Can Catholic parishes or schools in South Dakota require its faith-formation children or students to receive a COVID-19 vaccine in order to attend in-person learning or participate in school sponsored activities?

No, COVID-19 vaccines are not currently approved for children.. COVID-19 vaccines may not be available for young children until more studies are completed. South Dakota does not at this time intend to require COVID-19 immunization for school children.

Where can I get more information related to the COVID-19 vaccines?

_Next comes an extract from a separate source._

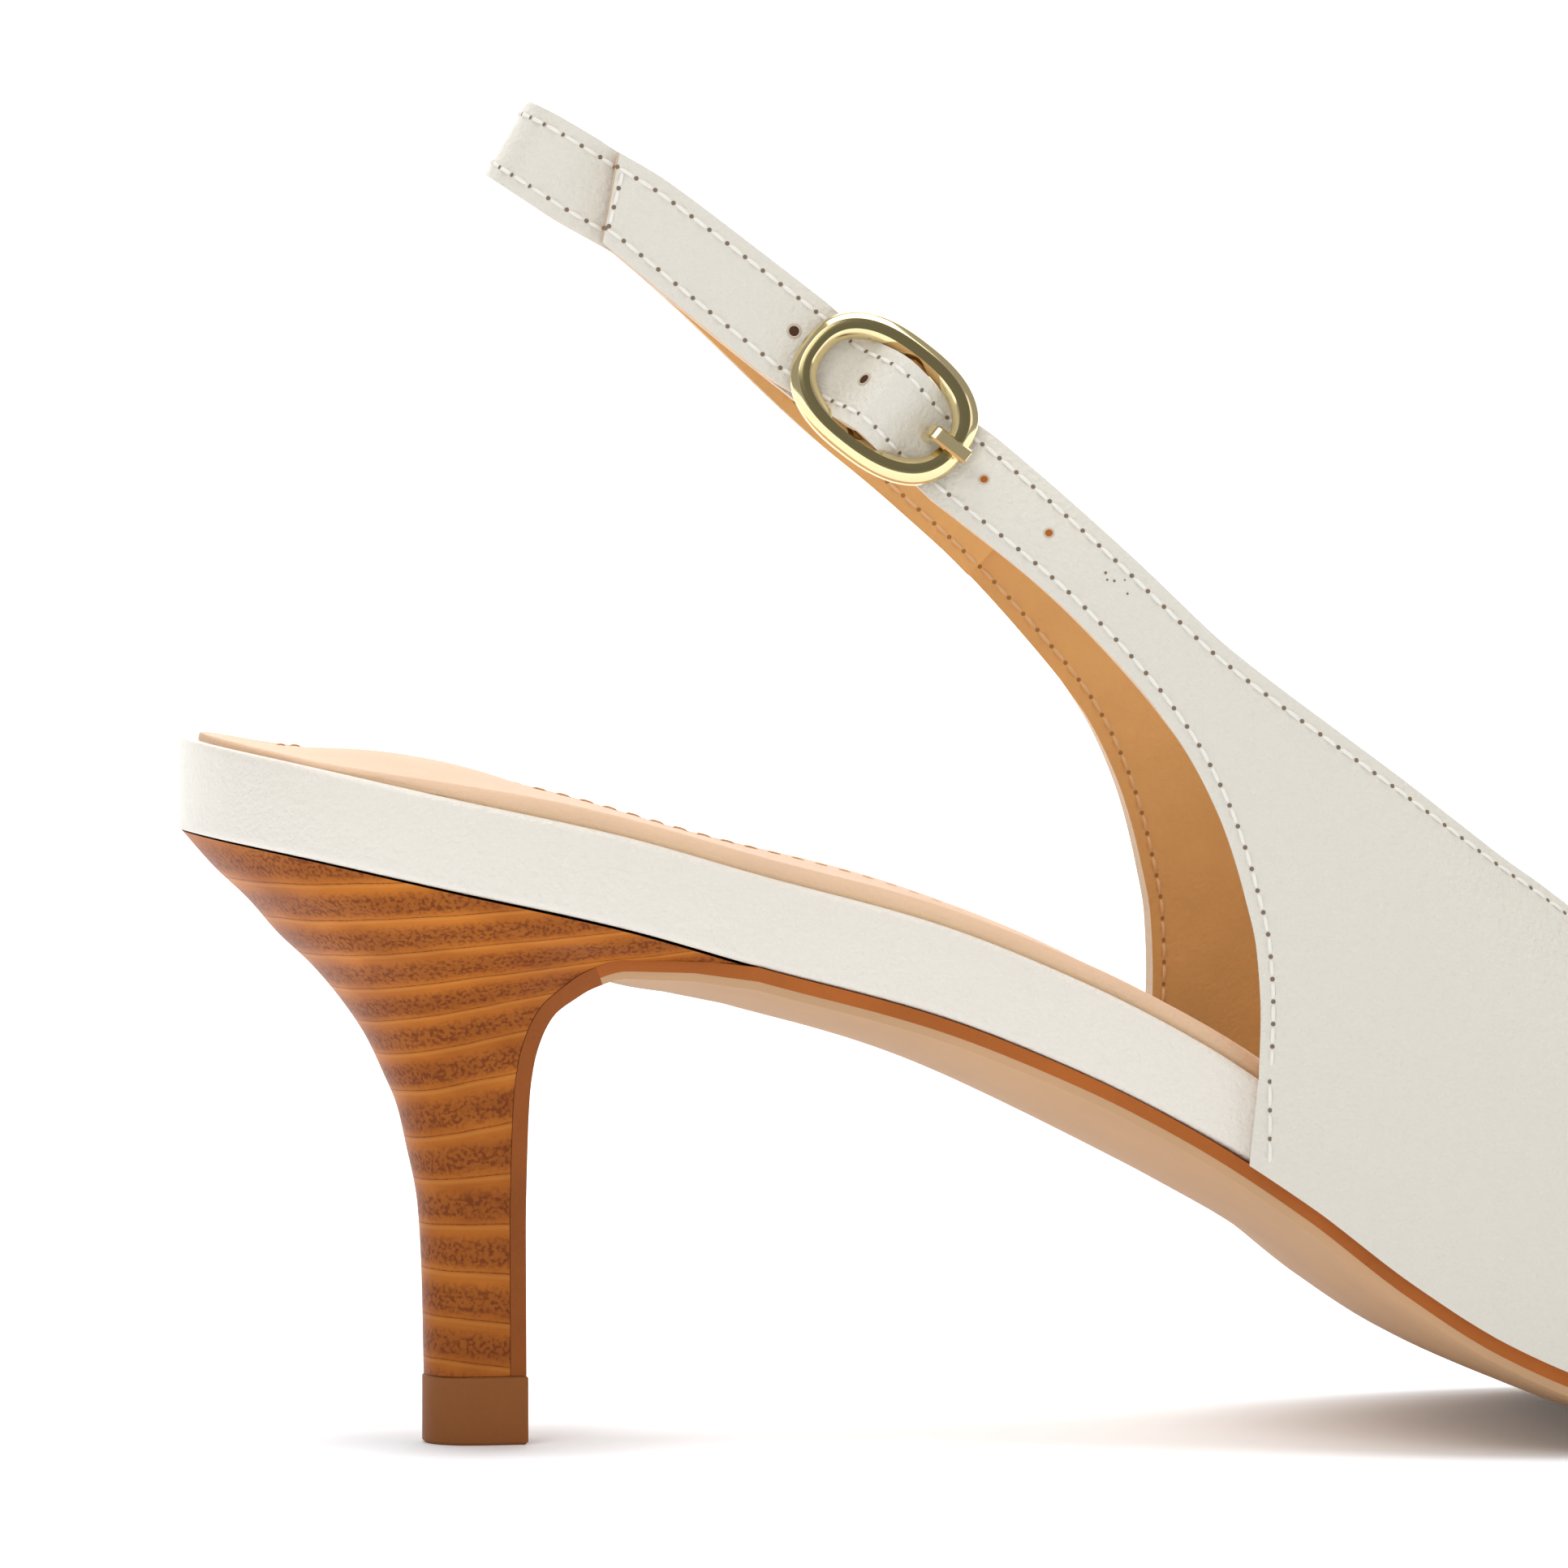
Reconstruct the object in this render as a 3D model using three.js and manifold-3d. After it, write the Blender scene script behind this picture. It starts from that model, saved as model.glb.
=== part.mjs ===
// Slingback pump with a kitten heel, right shoe. Millimetres, +Z up.
// +X runs to the toe, -Y is the outer (buckle) side, and the origin is on the floor under the heel tip.
import * as THREE from 'three';
import { mergeVertices } from 'three/addons/utils/BufferGeometryUtils.js';
import Module from 'manifold-3d';

// Driving dimensions
const shoeLength = 250; // heel back to the toe end of the midsole
const heelBack = 29.8; // how far the seat overhangs behind the heel tip's centre
const ballWidth = 75.4; // across the midsole at the ball
const seatWidth = 49; // across the midsole at the heel seat
const seatRise = 57.9; // rise of the seat's back over the ball
const toeSpring = 7.4; // lift of the toe
const strapTop = 130; // height of the topline at the sling
const clearance = 0.3; // gap between pieces that touch
const upperWall = 1.5; // leather and lining of the upper
const strapThickness = 1.5;
const strapWidth = 9.1;
const rimHeight = 9.1; // wrapped midsole, heel to waist
const boardHeight = 3.6; // the same piece inside the forefoot
const outsoleEdge = 2.2;
const flapThickness = 1.35; // outsole where it runs down the breast
const waistCrown = 4; // how far the waist's underside bulges
const treadCrown = 1.2;
const insoleThickness = 1.6;
const padHeight = 1.3; // heel cushion of the insole
const archLift = 1.2; // extra height on the inner side of the waist
const heelTipHeight = 6.6;
const ringLength = 19.2;
const ringWidth = 13.6;
const ringBand = 2.25;
const ringThickness = 1.7;
const barRadius = 0.7;
const barLevel = 0.4; // the bar's middle above the strap's face
const eyeWall = 0.8; // strap leather round the bar
const prongWidth = 1.3;
const prongThickness = 1.2;
const loopDepth = 8; // how far the sling's rounded back reaches
const loopHalf = 7.2; // half of the gap that the sling's back spans

const colour = {
  white: 0xe9e4d9, sock: 0xeac7a2, edge: 0xa8622f, heel: 0x9c5d33, tip: 0x7d4b26, gold: 0xd8c084,
};
const toeTip = shoeLength - heelBack;
const treadTop = treadCrown + outsoleEdge + clearance;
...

Both the CDC and SD Department of Health have up-to-date information about the health, safety, planned distribution, and availability of COVID-19 vaccines on their websites:

  • https://www.cdc.gov/coronavirus/2019-ncov/vaccines/index.html
  •  https://doh.sd.gov/documents/COVID19/Vaccine/covid_vaccine_FAQ.pdf; https://doh.sd.gov/documents/COVID19/SD_COVID-19VaccinationPlan.pdf
The South Dakota Catholic Conference has up-to-date information and considerations regarding the moral questions related to vaccines, including links to Church teaching resources examining the question of remote cooperation with immoral acts:
  • http://www.sdcatholicconference.org/covid-19-vaccinations-sd/
“The Holy See, through the Congregation for the Doctrine of the Faith and the Pontifical Academy for Life, has offered guidance on the question of whether it is morally acceptable to receive a vaccine that has been created with the use of morally compromised cell lines. Congregation for the Doctrine of the Faith and the Pontifical Academy for Life emphasize the positive moral obligation to do good and in so doing to distance oneself as much as possible from the immoral act of another party such as abortion in order to avoid cooperation with someone else’s evil actions and to avoid giving scandal, which could happen if one’s own actions were perceived by other people to ignore or to minimize the evil of the action. Our love of neighbor should lead us to avoid giving scandal, but we cannot omit fulfilling serious obligations such as the prevention of a deadly infection and the spread of contagion among those who are vulnerable just to avoid the appearance of scandal.”